Graphics with the mosaic and lattice packages

2023-11-10

Source: vignettes/web-only/GraphicsWithMosaic.Rmd

This vignette is simply a suite of plots that exist primarily as part of our quality control for the package. But since the examples might be useful to others as well, we’ve added this as a vignette in the package.

This way of doing this is largely superceded by our ggformula package which provides a formula interface to ggplot2. You might also like to see the vignette that compares using lattice to using ggformula.

lattice extras

The mosaic package resets the default panel function for histograms. This changes the default for bin selection and provides some additional arguments to histogram.

histogram(~ rbinom( 500, 20, .3), width=1, fit="normal", v=c(6,10), h=0.1 )

ladd()

ladd() provides a relatively easy way to add additional things to a lattice graphic.

xyplot( rnorm(100) ~ rnorm(100) )
ladd( grid.text("Here is some text", x=0, y=0, default.units="native") )
ladd( panel.abline( a=0, b=1, col="red", lwd=3, alpha=.4 ) )
ladd( panel.rect(x=-1, y=-1, width=1, height=1, col="gray80", fill="lightsalmon"))
ladd( panel.rect(x=0, y=0, width=2, height=2, col="gray80", fill="lightskyblue"), 
      under=TRUE)

mplot()

In addition to the interactive uses of mplot(), it can be used in place of plot() in several settings.

require(gridExtra)
mod <- lm(width ~ length * sex, data = KidsFeet)
mplot(mod, which = 1:7, multiplot = TRUE, ncol = 2)
## `geom_smooth()` using formula = 'y ~ x'
## `geom_smooth()` using formula = 'y ~ x'
## `geom_smooth()` using formula = 'y ~ x'
## `geom_smooth()` using formula = 'y ~ x'

mplot(mod, which=1:7, system="ggplot", ncol=2)
## `geom_smooth()` using formula = 'y ~ x'
## `geom_smooth()` using formula = 'y ~ x'
## `geom_smooth()` using formula = 'y ~ x'
## `geom_smooth()` using formula = 'y ~ x'

mplot(mod, which=7)

mplot(mod, which=7, rows=-1)

mplot(mod, which=7, rows=c("sexG", "length", "length:sexG"), 
      title="Custom titles are supported")

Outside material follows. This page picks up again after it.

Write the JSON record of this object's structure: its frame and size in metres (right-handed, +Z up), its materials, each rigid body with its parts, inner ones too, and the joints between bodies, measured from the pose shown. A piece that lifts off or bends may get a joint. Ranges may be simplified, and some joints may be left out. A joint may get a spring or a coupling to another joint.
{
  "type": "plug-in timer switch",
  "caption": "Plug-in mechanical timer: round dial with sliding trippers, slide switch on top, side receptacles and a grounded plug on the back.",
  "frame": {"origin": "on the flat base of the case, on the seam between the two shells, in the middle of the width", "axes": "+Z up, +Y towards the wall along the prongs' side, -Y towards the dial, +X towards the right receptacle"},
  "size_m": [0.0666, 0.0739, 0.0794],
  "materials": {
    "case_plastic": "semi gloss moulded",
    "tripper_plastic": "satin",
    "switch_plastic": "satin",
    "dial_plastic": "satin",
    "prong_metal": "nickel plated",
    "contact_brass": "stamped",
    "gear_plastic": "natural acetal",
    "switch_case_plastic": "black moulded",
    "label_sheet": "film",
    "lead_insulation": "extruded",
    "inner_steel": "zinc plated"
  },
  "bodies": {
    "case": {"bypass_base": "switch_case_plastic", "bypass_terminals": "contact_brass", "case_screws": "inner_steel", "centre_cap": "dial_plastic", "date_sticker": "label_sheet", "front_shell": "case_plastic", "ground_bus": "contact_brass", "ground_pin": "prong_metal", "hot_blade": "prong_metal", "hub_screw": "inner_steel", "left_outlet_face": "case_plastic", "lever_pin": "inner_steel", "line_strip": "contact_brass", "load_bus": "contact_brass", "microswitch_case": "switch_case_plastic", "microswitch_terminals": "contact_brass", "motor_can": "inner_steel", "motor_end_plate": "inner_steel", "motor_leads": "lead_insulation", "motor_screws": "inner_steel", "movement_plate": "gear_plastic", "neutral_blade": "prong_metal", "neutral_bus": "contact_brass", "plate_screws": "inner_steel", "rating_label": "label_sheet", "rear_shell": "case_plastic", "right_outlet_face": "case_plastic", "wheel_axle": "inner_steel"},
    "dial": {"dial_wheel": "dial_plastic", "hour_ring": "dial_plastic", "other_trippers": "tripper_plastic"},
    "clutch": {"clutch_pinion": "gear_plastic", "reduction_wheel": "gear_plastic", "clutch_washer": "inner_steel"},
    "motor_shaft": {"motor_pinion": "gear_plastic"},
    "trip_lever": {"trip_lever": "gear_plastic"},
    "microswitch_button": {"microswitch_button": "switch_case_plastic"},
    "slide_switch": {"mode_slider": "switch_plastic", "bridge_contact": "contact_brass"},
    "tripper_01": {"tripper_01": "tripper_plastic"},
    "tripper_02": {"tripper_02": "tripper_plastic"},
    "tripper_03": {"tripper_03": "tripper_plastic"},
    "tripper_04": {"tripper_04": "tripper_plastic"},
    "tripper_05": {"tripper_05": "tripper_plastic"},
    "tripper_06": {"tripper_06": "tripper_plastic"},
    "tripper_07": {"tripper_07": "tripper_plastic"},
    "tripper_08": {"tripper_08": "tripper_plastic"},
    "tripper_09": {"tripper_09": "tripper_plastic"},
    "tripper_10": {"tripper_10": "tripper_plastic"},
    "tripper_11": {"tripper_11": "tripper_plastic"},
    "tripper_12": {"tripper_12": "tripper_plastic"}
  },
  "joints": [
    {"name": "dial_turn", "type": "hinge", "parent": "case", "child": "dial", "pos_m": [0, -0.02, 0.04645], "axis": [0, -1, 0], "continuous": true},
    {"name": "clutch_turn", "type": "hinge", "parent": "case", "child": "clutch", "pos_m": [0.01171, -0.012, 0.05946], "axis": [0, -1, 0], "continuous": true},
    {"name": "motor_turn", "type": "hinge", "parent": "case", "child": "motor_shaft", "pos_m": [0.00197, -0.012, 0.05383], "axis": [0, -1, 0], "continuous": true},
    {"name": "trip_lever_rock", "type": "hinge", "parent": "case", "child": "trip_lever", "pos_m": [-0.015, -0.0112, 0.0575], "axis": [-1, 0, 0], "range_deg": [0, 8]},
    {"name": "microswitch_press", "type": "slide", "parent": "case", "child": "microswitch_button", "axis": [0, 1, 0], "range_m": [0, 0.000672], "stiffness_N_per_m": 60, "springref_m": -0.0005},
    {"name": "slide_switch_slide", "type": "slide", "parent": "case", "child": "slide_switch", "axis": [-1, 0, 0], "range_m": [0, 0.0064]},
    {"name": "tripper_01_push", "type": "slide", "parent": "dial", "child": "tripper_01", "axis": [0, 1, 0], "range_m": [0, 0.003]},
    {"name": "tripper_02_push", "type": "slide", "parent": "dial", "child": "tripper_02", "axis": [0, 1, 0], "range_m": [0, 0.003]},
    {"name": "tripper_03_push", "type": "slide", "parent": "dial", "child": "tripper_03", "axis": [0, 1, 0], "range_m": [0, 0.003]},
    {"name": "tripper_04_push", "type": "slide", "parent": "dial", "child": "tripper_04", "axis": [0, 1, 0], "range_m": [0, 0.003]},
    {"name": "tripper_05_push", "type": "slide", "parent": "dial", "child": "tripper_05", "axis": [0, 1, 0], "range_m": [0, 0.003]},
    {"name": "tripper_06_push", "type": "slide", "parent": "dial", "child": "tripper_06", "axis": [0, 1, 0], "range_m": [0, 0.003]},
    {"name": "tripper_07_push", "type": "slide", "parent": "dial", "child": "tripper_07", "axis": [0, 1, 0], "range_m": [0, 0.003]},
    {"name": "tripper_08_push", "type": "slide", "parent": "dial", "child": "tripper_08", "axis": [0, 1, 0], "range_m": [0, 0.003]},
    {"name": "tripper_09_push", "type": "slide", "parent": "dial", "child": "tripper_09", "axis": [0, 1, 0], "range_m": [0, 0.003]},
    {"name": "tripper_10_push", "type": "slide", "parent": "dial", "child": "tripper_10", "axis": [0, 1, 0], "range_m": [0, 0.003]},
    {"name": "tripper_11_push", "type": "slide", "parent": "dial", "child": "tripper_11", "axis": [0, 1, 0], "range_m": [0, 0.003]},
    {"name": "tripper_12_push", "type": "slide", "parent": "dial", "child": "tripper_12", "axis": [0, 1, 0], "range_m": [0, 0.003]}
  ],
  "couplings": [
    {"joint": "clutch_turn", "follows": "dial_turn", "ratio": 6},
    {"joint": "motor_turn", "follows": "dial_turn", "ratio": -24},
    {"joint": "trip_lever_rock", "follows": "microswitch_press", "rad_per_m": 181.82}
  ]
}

mod <- lm(age ~ substance, data=HELPrct)
mplot(TukeyHSD(mod))

mplot(TukeyHSD(mod), system="ggplot")

plotFun() and makeFun() 

mod <- lm(width ~ length* sex, data = KidsFeet)
L <- makeFun(mod)
L( length=15, sex="B")
##        1 
## 7.041437
L( length=15, sex="G")
##        1 
## 6.654868
xyplot(width ~ length, groups = sex, data = KidsFeet, auto.key=TRUE)
plotFun( L(length, sex="B") ~ length, add=TRUE, col=1 )
## converting numerical color value into a color using lattice settings
plotFun( L(length, sex="G") ~ length, add=TRUE, col=2 )
## converting numerical color value into a color using lattice settings
## converting numerical color value into a color using lattice settings

For logistic regression, makeFun() handles the conversion back to probabilities by default.

mod <- glm( SmokeNow =="Yes" ~ Age + Race3, data=NHANES, family=binomial())
SmokerProb <- makeFun(mod)
xyplot( SmokeNow=="Yes" ~ Age, groups=Race3, data=NHANES, alpha=.01, xlim=c(20,90) )
plotFun(SmokerProb(Age, Race3="Black") ~ Age, col="black", add=TRUE)
plotFun(SmokerProb(Age, Race3="White") ~ Age, col="red", add=TRUE) 
ladd(grid.text("Black", x=25, y=SmokerProb(25, Race="Black"),hjust = 0, vjust=-0.2,
               gp=gpar(col="black"),
               default.units="native"))
ladd(grid.text("White", x=25, y=SmokerProb(25, Race="White"),hjust = 0, vjust=-0.2,
               gp=gpar(col="red"),
               default.units="native"))

f <- makeFun(sin(x) ~ x)
plotFun( f(x) ~ x, xlim = c( -2 * pi, 2 * pi) )

plotFun( x * sin(1/x) ~ x, xlim=c(-1,1) )

plotFun( x * sin(1/x) ~ x, xlim=c(-1,1), npts=10000 )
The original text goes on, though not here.